** BEGIN Material provided **
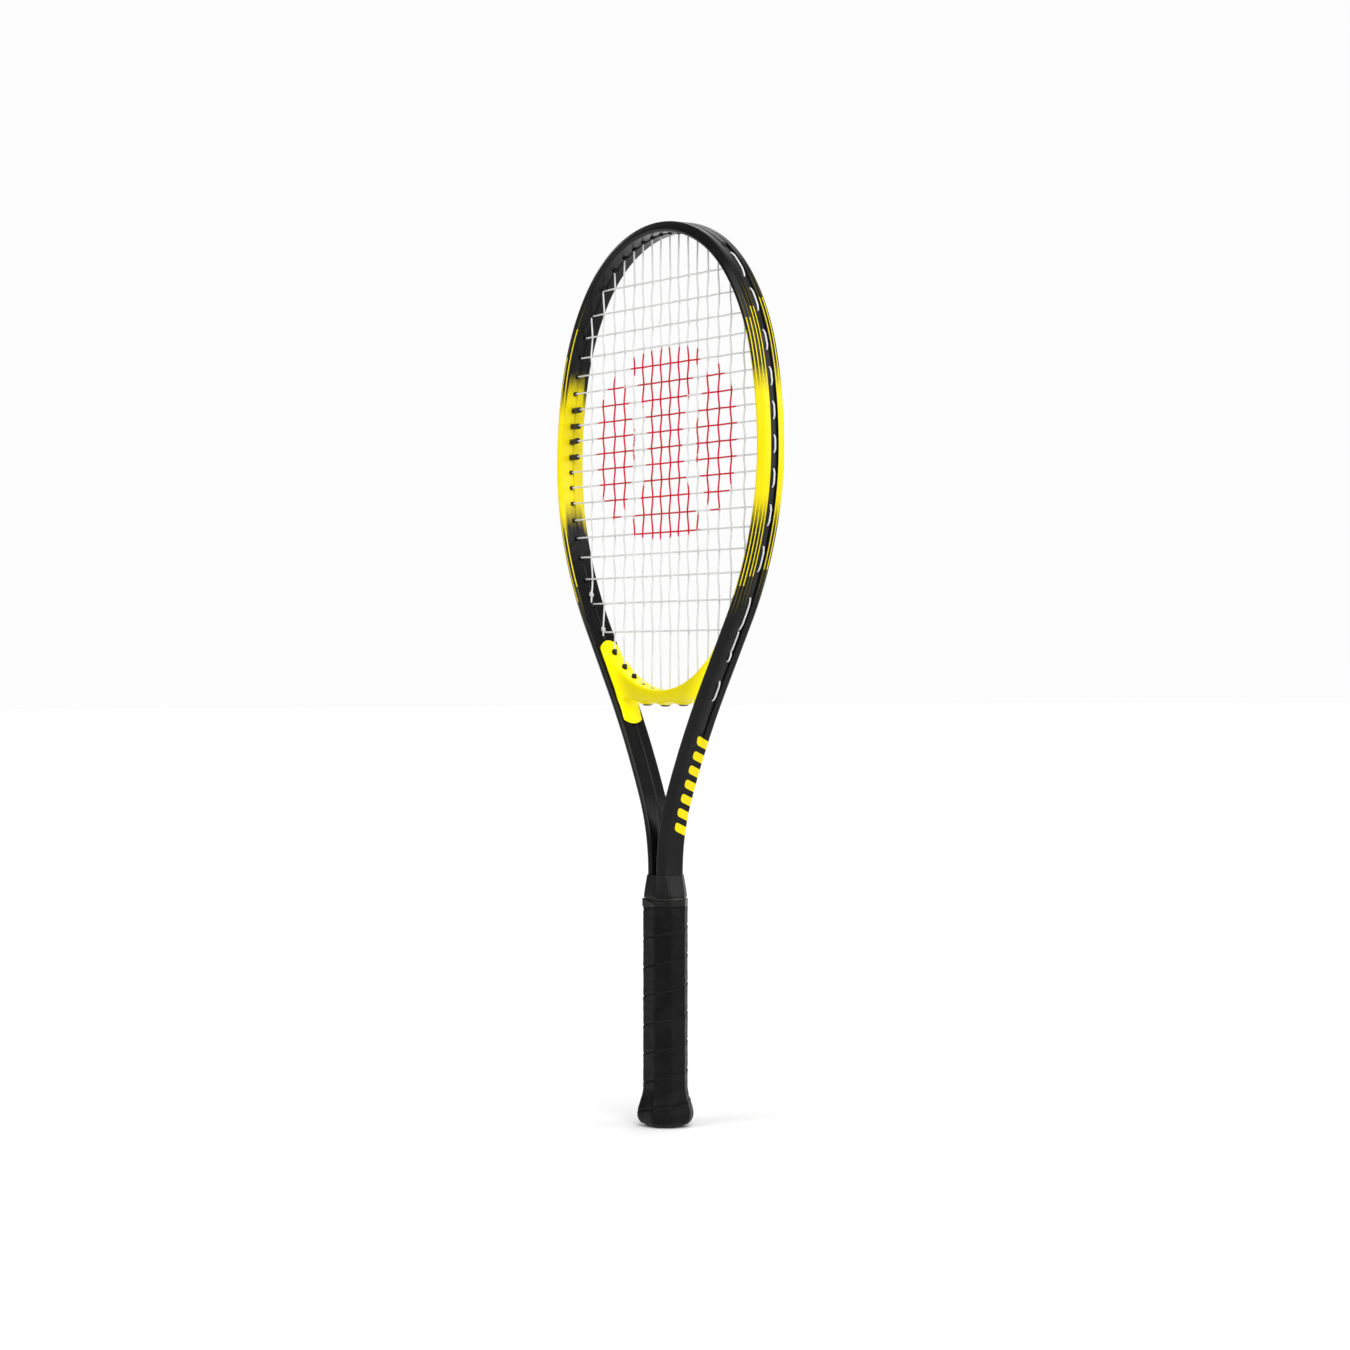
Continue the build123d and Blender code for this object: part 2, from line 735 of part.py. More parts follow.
def staple(y_side, z):
    """A wire staple driven in from the front or the back: a crown and two legs."""
    surface = y_side * (GRIP_Y / 2 - WRAP_T)
    crown = Pos(0, surface - y_side * STAPLE_WIRE / 2, z) * Box(STAPLE_W, STAPLE_WIRE, STAPLE_WIRE)
    body = crown
    for x in (-1, 1):
        leg_x = x * (STAPLE_W - STAPLE_WIRE) / 2
        leg_y = surface - y_side * STAPLE_LEG / 2
        body += Pos(leg_x, leg_y, z) * Box(STAPLE_WIRE, STAPLE_LEG, STAPLE_WIRE)
    return body


def make_staples():
    z_hold = CAP_TOP_Z - 4.0
    return [staple(side, z_hold) for side in (-1, 1)]


def make_grip_staple():
    """The staple that holds the wrap's first turn, on the flat narrow side of the cap."""
    surface = GRIP_X / 2 - WRAP_T
    z = CAP_TOP_Z - 4.0
    body = Pos(surface - STAPLE_WIRE / 2, 0, z) * Box(STAPLE_WIRE, STAPLE_W, STAPLE_WIRE)
    for y in (-1, 1):
        leg = Pos(surface - STAPLE_LEG / 2, y * (STAPLE_W - STAPLE_WIRE) / 2, z)
        body += leg * Box(STAPLE_LEG, STAPLE_WIRE, STAPLE_WIRE)
    return body


def make_pallets(tube_envelope, staples):
    full = straight_handle(WRAP_T, CAP_TOP_Z, PALLET_TOP_Z)
    spigot = straight_handle(WRAP_T + CAP_WALL, SPIGOT_FOOT_Z, CAP_TOP_Z)
    body = full + spigot - tube_envelope - staples
    cutter = Box(80, 80, 500)
    halves = {}
    for name, side in (("handle_pallet_front", -1), ("handle_pallet_rear", 1)):
        halves[name] = body & (Pos(0, side * 40, 200) * cutter)
    return halves


def make_butt_cap(staples):
    body = handle_solid(WRAP_T, 0.0, FLARE_TOP_Z) + straight_handle(WRAP_T, FLARE_TOP_Z, CAP_TOP_Z)
    body = split_foot(body)
    body -= straight_handle(WRAP_T + CAP_WALL, CAP_FLOOR, CAP_TOP_Z + 1.0)
    body -= Pos(0, 0, DOOR_T / 2) * Cylinder(DOOR_D / 2, DOOR_T)
    body -= Pos(0, 0, CAP_FLOOR) * Cylinder(DOOR_D / 2 - 2.0, 2 * CAP_FLOOR)
    return body - staples


def split_foot(body):
    """Keeps the part of the cap above the floor it stands on."""
    return body & (Pos(0, 0, 50) * Box(100, 100, 100))


def make_grip_wrap():
    outer = handle_solid(0.0, WRAP_FOOT_Z, FLARE_TOP_Z) + straight_handle(0.0, FLARE_TOP_Z, WRAP_TOP_Z)
    inner = handle_solid(WRAP_T, WRAP_FOOT_Z, FLARE_TOP_Z)
    inner += straight_handle(WRAP_T, FLARE_TOP_Z, WRAP_TOP_Z)
    return outer - inner


def make_finishing_tape():
    outer = straight_handle(-TAPE_EXTRA, WRAP_TOP_Z, TAPE_TOP_Z)
    return outer - straight_handle(WRAP_T, WRAP_TOP_Z, TAPE_TOP_Z)


def make_collar():
    lip = COLLAR_BORE + 2 * COLLAR_LIP
    foot = Pos(0, 0, COLLAR_FOOT_Z) * octagon(COLLAR_X, COLLAR_Y)
    top = Pos(0, 0, COLLAR_TOP_Z) * octagon(lip, lip)
    body = loft([foot, top], ruled=True)
    cavity_foot = octagon(COLLAR_X - 2 * COLLAR_WALL, COLLAR_Y - 2 * COLLAR_WALL)
    cavity = loft([
        Pos(0, 0, COLLAR_FOOT_Z) * cavity_foot,
        Pos(0, 0, COLLAR_CAVITY_TOP_Z) * octagon(COLLAR_CAVITY, COLLAR_CAVITY),
    ], ruled=True)
    bore_h = COLLAR_TOP_Z - COLLAR_FOOT_Z
    bore_box = Pos(0, 0, COLLAR_FOOT_Z + bore_h / 2) * Box(COLLAR_BORE, COLLAR_BORE, bore_h + 1.0)
    bore_box = fillet(bore_box.edges().filter_by(Axis.Z), 2.4)
    return body - cavity - bore_box


# ---------------------------------------------------------------- assembly

def make_parts():
    envelope = sweep_section(tube_section(hollow=False), outline_wire(0.0, len(OUTLINE)))
    staples = make_staples()
    grip_staple = make_grip_staple()
    parts = {
        "frame_tube": make_frame_tube(),
        "throat_bridge": make_throat_bridge(envelope),
        "bridge_grommets": make_bridge_grommets(),
        "main_string": make_main_string(),
        "cross_string": make_cross_string(),
        "string_knots": make_string_knots(),
        "butt_cap": make_butt_cap(staples + [grip_staple]),
        "butt_cap_plug": Pos(0, 0, DOOR_T / 2) * Cylinder(DOOR_D / 2, DOOR_T),
        "butt_cap_staples": Compound(children=staples),
        "grip_staple": grip_staple,
        "grip_wrap": make_grip_wrap(),
        "finishing_tape": make_finishing_tape(),
        "rubber_collar": make_collar(),
    }
    parts.update(make_grommet_strips())
    parts.update(make_shock_sleeves())
    parts.update(make_pallets(envelope, staples + [grip_staple]))
    return parts


os.makedirs("parts", exist_ok=True)
for node, shape in make_parts().items():
    export_step(shape, f"parts/{node}.step")
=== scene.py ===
import bpy
import math
import random
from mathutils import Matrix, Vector


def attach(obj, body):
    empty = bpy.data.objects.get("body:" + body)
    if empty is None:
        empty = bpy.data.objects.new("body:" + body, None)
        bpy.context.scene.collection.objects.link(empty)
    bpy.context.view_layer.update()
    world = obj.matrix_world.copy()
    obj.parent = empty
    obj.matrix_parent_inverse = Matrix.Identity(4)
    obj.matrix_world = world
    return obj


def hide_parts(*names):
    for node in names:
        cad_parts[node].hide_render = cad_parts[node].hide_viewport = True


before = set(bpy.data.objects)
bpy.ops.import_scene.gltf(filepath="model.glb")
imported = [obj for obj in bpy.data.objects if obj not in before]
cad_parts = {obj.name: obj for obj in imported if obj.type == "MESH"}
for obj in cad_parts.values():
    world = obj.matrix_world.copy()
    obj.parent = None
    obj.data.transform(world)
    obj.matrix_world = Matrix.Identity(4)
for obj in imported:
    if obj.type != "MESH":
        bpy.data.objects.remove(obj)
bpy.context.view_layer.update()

MM = 0.001
RACKET = "racket"
COLLAR = "collar"
rng = random.Random(7)


# ---- outline of the head and the shafts

ARCS = [(138.0, 24.0), (124.0, 50.0), (156.0, 75.0), (273.0, 92.0), (190.0, 104.0), (259.0, 123.4)]
TUBE_TOP_Z = 694.3
THROAT_R, THROAT_TURN, YOKE_R = 630.0, 8.9, 139.0
SHAFT_X, FOOT_Z = 7.4, 160.0
STATION = 1.5


def make_outline():
    """The right half of the tube's centre line, a point each STATION: x, z, and the outward normal."""
    points = []
    x, z, heading = 0.0, TUBE_TOP_Z, 0.0

    def arc(radius, end, side):
        nonlocal x, z, heading
        cx = x - side * radius * math.sin(math.radians(heading))
        cz = z - side * radius * math.cos(math.radians(heading))
        count = max(2, round(radius * math.radians(abs(end - heading)) / STATION))
        for i in range(count):
            h = math.radians(heading + (end - heading) * i / count)
            nx, nz = math.sin(h), math.cos(h)
            points.append((cx + side * radius * nx, cz + side * radius * nz, nx, nz))
        h = math.radians(end)
        x, z, heading = cx + side * radius * math.sin(h), cz + side * radius * math.cos(h), end

    def line(length):
        nonlocal x, z
        h = math.radians(heading)
        count = round(length / STATION)
        for i in range(count):
            t = length * i / count
            points.append((x + t * math.cos(h), z - t * math.sin(h), math.sin(h), math.cos(h)))
        x, z = x + length * math.cos(h), z - length * math.sin(h)

    for radius, end in ARCS:
        arc(radius, end, 1)
    bend = heading - THROAT_TURN
    drop = THROAT_R * (math.sin(math.radians(heading)) - math.sin(math.radians(bend)))
    drop += YOKE_R * (math.sin(math.radians(bend)) - 1.0)
    line((SHAFT_X - x - drop) / math.cos(math.radians(heading)))
    arc(THROAT_R, bend, -1)
    arc(YOKE_R, 90.0, -1)
    line(z - FOOT_Z)
    points.append((x, z, 1.0, 0.0))
    return points


HALF = make_outline()
WIDEST = max(range(len(HALF)), key=lambda i: HALF[i][0])


def at(index, offset):
    """The point at a fractional index of the half outline, moved out by offset, and its normal."""
    index = min(max(index, 0.0), len(HALF) - 1.001)
    i = int(index)
    f = index - i
    a, b = HALF[i], HALF[i + 1]
    x, z, nx, nz = (a[k] + (b[k] - a[k]) * f for k in range(4))
    return x + nx * offset, z + nz * offset, nx, nz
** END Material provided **
- _Requirement_
Exactly as they stand, set down the lines from the top of the data through the line with "return halves".

- _Solution_
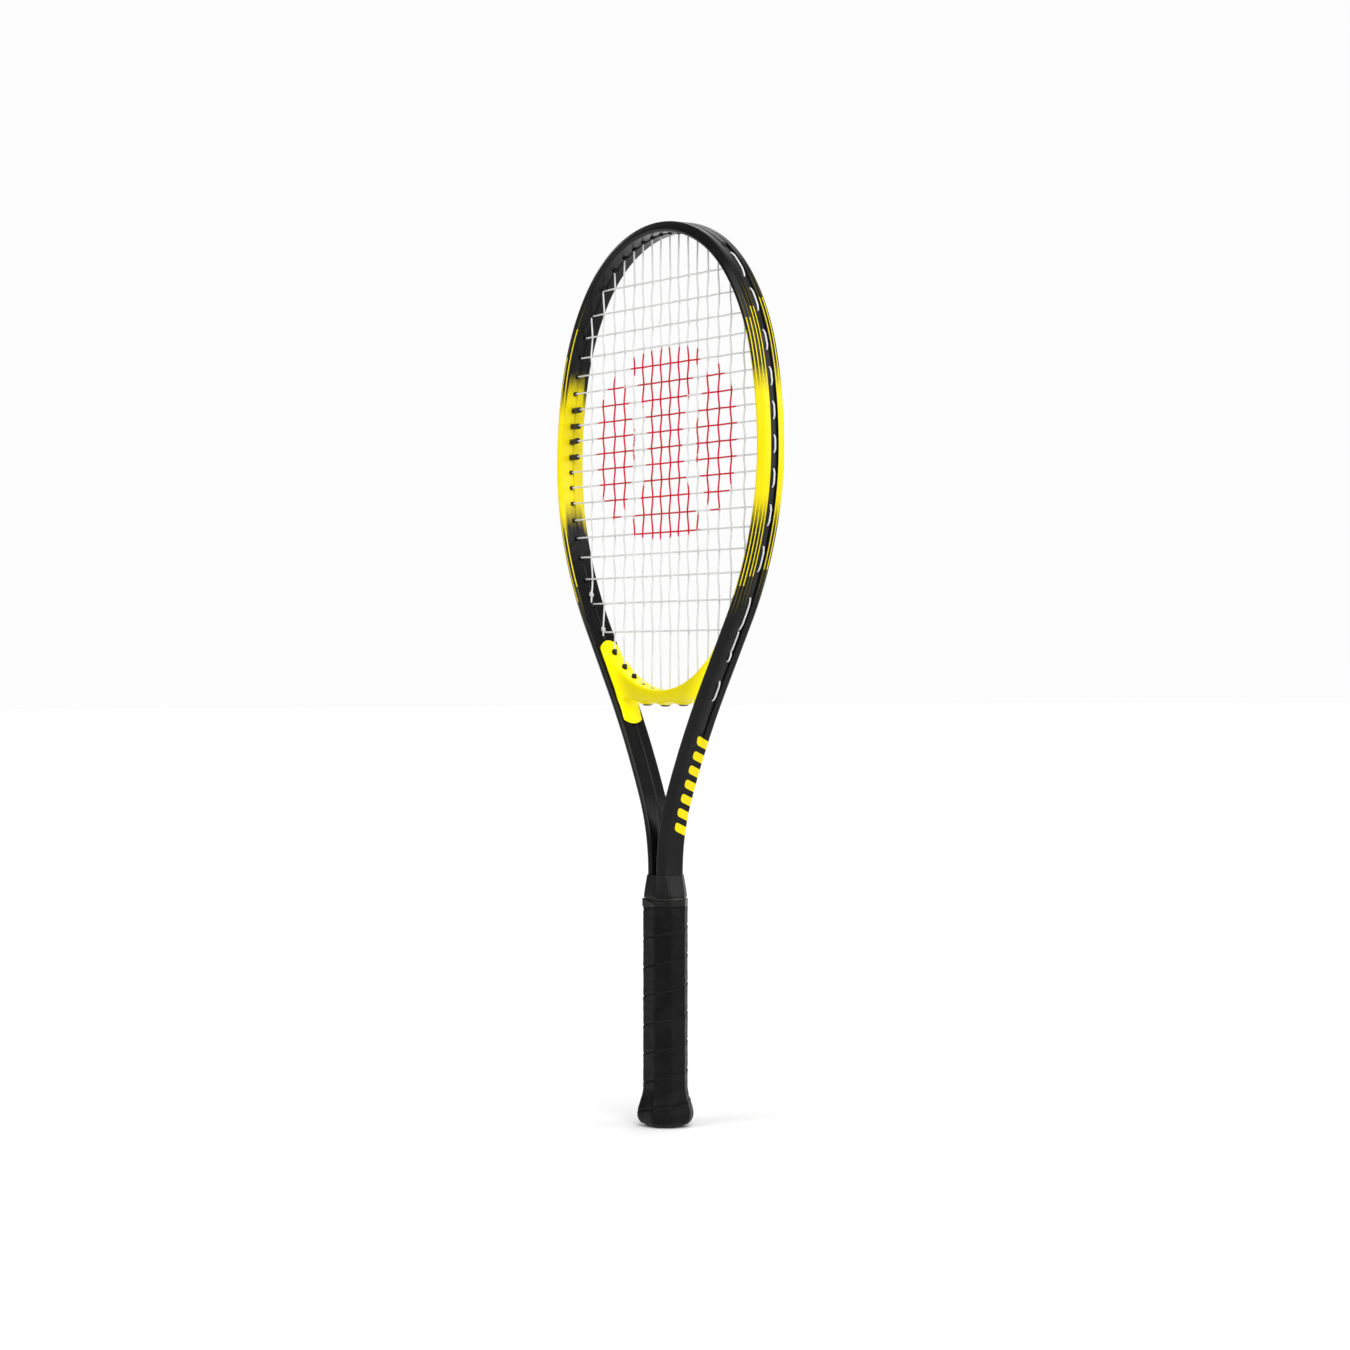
Continue the build123d and Blender code for this object: part 2, from line 735 of part.py. More parts follow.
def staple(y_side, z):
    """A wire staple driven in from the front or the back: a crown and two legs."""
    surface = y_side * (GRIP_Y / 2 - WRAP_T)
    crown = Pos(0, surface - y_side * STAPLE_WIRE / 2, z) * Box(STAPLE_W, STAPLE_WIRE, STAPLE_WIRE)
    body = crown
    for x in (-1, 1):
        leg_x = x * (STAPLE_W - STAPLE_WIRE) / 2
        leg_y = surface - y_side * STAPLE_LEG / 2
        body += Pos(leg_x, leg_y, z) * Box(STAPLE_WIRE, STAPLE_LEG, STAPLE_WIRE)
    return body


def make_staples():
    z_hold = CAP_TOP_Z - 4.0
    return [staple(side, z_hold) for side in (-1, 1)]


def make_grip_staple():
    """The staple that holds the wrap's first turn, on the flat narrow side of the cap."""
    surface = GRIP_X / 2 - WRAP_T
    z = CAP_TOP_Z - 4.0
    body = Pos(surface - STAPLE_WIRE / 2, 0, z) * Box(STAPLE_WIRE, STAPLE_W, STAPLE_WIRE)
    for y in (-1, 1):
        leg = Pos(surface - STAPLE_LEG / 2, y * (STAPLE_W - STAPLE_WIRE) / 2, z)
        body += leg * Box(STAPLE_LEG, STAPLE_WIRE, STAPLE_WIRE)
    return body


def make_pallets(tube_envelope, staples):
    full = straight_handle(WRAP_T, CAP_TOP_Z, PALLET_TOP_Z)
    spigot = straight_handle(WRAP_T + CAP_WALL, SPIGOT_FOOT_Z, CAP_TOP_Z)
    body = full + spigot - tube_envelope - staples
    cutter = Box(80, 80, 500)
    halves = {}
    for name, side in (("handle_pallet_front", -1), ("handle_pallet_rear", 1)):
        halves[name] = body & (Pos(0, side * 40, 200) * cutter)
    return halves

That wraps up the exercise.